Yesterday he spent the whole day in big boy undies (except for nap time). He even pooped on the potty before school. When we got home last night, we realized that we hadn't really planned dinner and asked Carter if he would like to go get a Happy Meal as a special treat for staying dry all day. Of course he said yes and thus we prepared for a family outing to up and coming Canaan, CT (sarcasm) otherwise known as the real life Farmville. Carter was psyched to get apples in his happy meal. At the risk of sounding like a commercial mommy, I was equally as happy that he wanted apples and dislikes french fries-options like this lessened the sting of guilt for feeding fried, processed food to my two-year old!

Mind you, our little jaunt to Mickey D's was only the fourth place we've ventured with the twins. What a twisted little minds we have thinking it's OK to subject them to the aroma of a bubbling fry-a-lator and the impending doom of ketchup smeared napkins abandoned at most every booth. Needless to say, they did not leave their car seats.

As we walked in, a good-natured grandpa looked at us and immediately stated, "Wow, I thought I had my hands full", nodding to the two little boys who hung from the bench, chocolate milk dripping off the table. We offered a knowing laugh in return and staked out our spot in the corner.

A brief synopsis: Ben left to order the food while I held down the fort with the boys. Next thing I know, Carter is off and running. I look at him, I look at the babies. I look back at him and decide that yes, I should probably chase him and leave the babies. Carter goes to Ben. I go back to the twins. Carter wanders back. Repeat above synopsis.

In what seemed like light years later, Daddy finally returned with our tray of greasy goodness. After bite #1 of his cheeseburger, Carter decided he needed to use the potty. Although Ben insisted he didn't have to go, being the ever-nagging wifey, I lectured that we need to take him anyway to encourage his training. Seconds later they returned, because like his Mommy, Carter seems to have a great distaste for public restrooms. "Too yucky", he announced.

In no time, tears ensued when a chunk of Carter's cheeseburger hit the ground. Then, the babies began turning into little strawberries, overheating in their snowsuits, hats and blankies. Oh, and did I mention that this classy establishment does not carry apple slices? Or that my son was terrified of his wind-up walking Chewbacca toy? You'd think the kid saw a ghost. Finally, one more trip to the bathroom, this time the ladies room, and the discovery of the hand dryer. Again, you'd think the kid saw a ghost.
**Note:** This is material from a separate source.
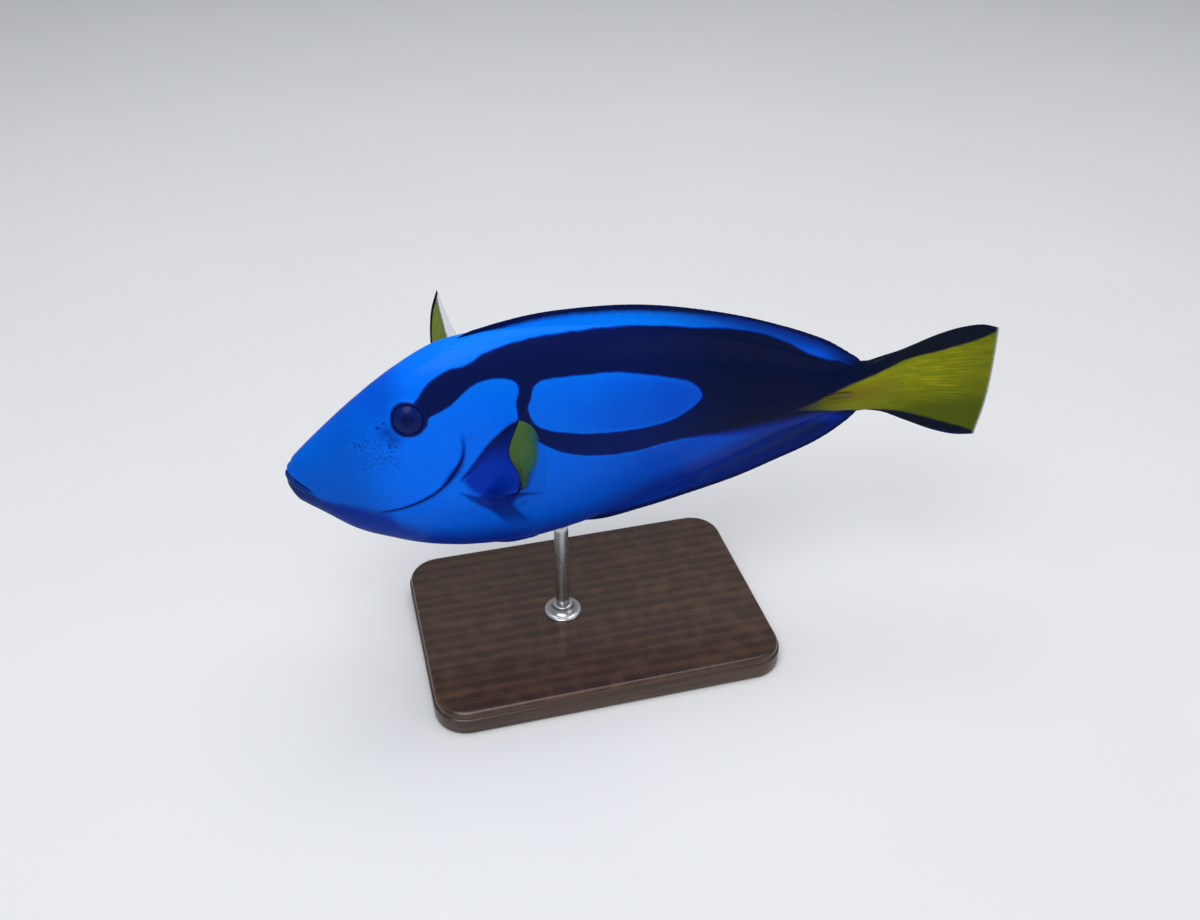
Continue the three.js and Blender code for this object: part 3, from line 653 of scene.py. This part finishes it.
def fish_colour(s):
    """The blue, navy and yellow of the fish, with painted shade and painted shadow, from the fields that
    markings() gives.
    """
    names = ("station", "height", "under", "axil", "lore")
    station, height, under, axil, lore = (s.field(name) for name in names)
    blotch = s.noise(95, 2)
    wobble = s.waver(230, 2.5, 0.8)
    dark = s.calc("ADD", s.field("dark"), wobble)
    # Painted shade under the head and body: depth below its line, over a softness that widens towards the
    # rear.
    throat = s.calc("DIVIDE", under, s.ramp(station, 6, 55, 1.4, 7))
    blue = s.washed(
        SNOUT_BLUE,
        (AZURE, (station, 16, 36)),
        (BROW_BLUE, (height, 8, 26), (station, 43, 32), 0.7),
        (BRIGHT, (height, 20, 34), (station, 36, 60)),
        (FLANK_BLUE, (station, 66, 134), (height, 32, 12)),
        (BACK_REAR, (station, 112, 165), (height, 12, 22)),
        # Painted shade: darker towards the belly, darker still below the shade line, darkest at the jaw.
        (BELLY_SHADE, (height, -4, -34), 0.4),
        (s.washed(BELLY_SHADE, (JAW_SHADE, (station, 18, 3))), (throat, -0.9, 1), 0.92),
        (BRIGHT, (blotch, 0.35, 0.75), 0.08),
        # Painted shade: the lower rear body darker towards the bottom and below the shade line.
        (REAR_SHADE, (station, 140, 186), (height, -1, -13)),
        (REAR_SHADE, (under, 4, 11), (station, 118, 155), 0.6),
        (LORE_BLUE, (lore, 5.8, 1.2), (s.noise(420, 3), 0.3, 0.65, 0.45, 1), 0.85),
        (BRIGHT, (dark, -2.2, -0.6), (station, 150, 110), (axil, 0, -2), 0.3),
        # The axil: the fish's own dark blue above, painted shadow of the pectoral fin in its lower part.
        (s.washed(AXIL_BLUE, (AXIL_DEEP, (height, -3, 9))), (axil, -0.8, 2.2), (height, -18, -12)),
        # Painted shadow below the pectoral fin's root.
        (STRIPE_BLUE, (s.field("fold"), -1, 0.9), (height, -35, -22), 0.9),
        (FRECKLE, freckles(s, station, height), (lore, 18, 4, 0.45, 1), (blotch, 0.3, 0.6, 0.5, 1)),
    )

    low_rear = s.times(s.ramp(station, 118, 182), s.ramp(height, 3, -4))
    share = s.calc("DIVIDE", dark, s.ramp(low_rear, 0, 1, 0.5, 4.5))
    navy = s.washed(
        BAND_NAVY,
        (BAND_UNDER, (height, 9, 1)),
        (STRIPE_BLUE, (height, 11, 2), (station, 76, 68)),
        (BAND_REAR, (station, 108, 160)),
        (TAIL_BLACK, (station, 190, 214)),
    )

    streaks = s.noise(60, 4, 0.6, s.place((1, 6, 9)))
    root = s.times(s.ramp(station, 220, 200), s.ramp(height, -7, -1), s.ramp(height, 5, 0))
    yellow = s.washed(
        TAIL_YELLOW,
        (TAIL_GOLD, (streaks, 0.38, 0.72), 0.75),
        # Painted shade: the lower half of the tail fin near its root darker olive, as where the fin faces
        # down.
        (TAIL_OLIVE, (height, 3, -12), (station, 200, 222), 0.9),
        (TAIL_OLIVE, (station, 226, 246), 0.4),
        (WEDGE_ORANGE, root, (streaks, 0.3, 0.6, 0.45, 0.9)),
        (TAIL_OLIVE, (station, 200, 180), 0.85),
    )
    edge = s.calc("ADD", s.field("yellow"), s.times(wobble, 0.9))
    return s.washed(
        blue,
        (RIM_BLUE, (share, -1, 0.2), (axil, 1, -1)),
        (navy, (share, -0.3, 1)),
        (navy, (station, 182, 199), (height, 4, 8)),
        (yellow, (edge, -0.6, 0.7), (station, 171, 188)),
    )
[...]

Who knew my child was so jumpy?

Amidst the chaos, my hubby and I caught each other's eye for a brief moment in time and he said, "Did you ever think that when we got together 5 1/2 years ago that we would end up with 3 little boys, eating dinner at McDonalds no less?"

"Definitely not", I replied as I surveyed the scene of crinkled up papers and empty cups. Looking back, I wouldn't have it any other way.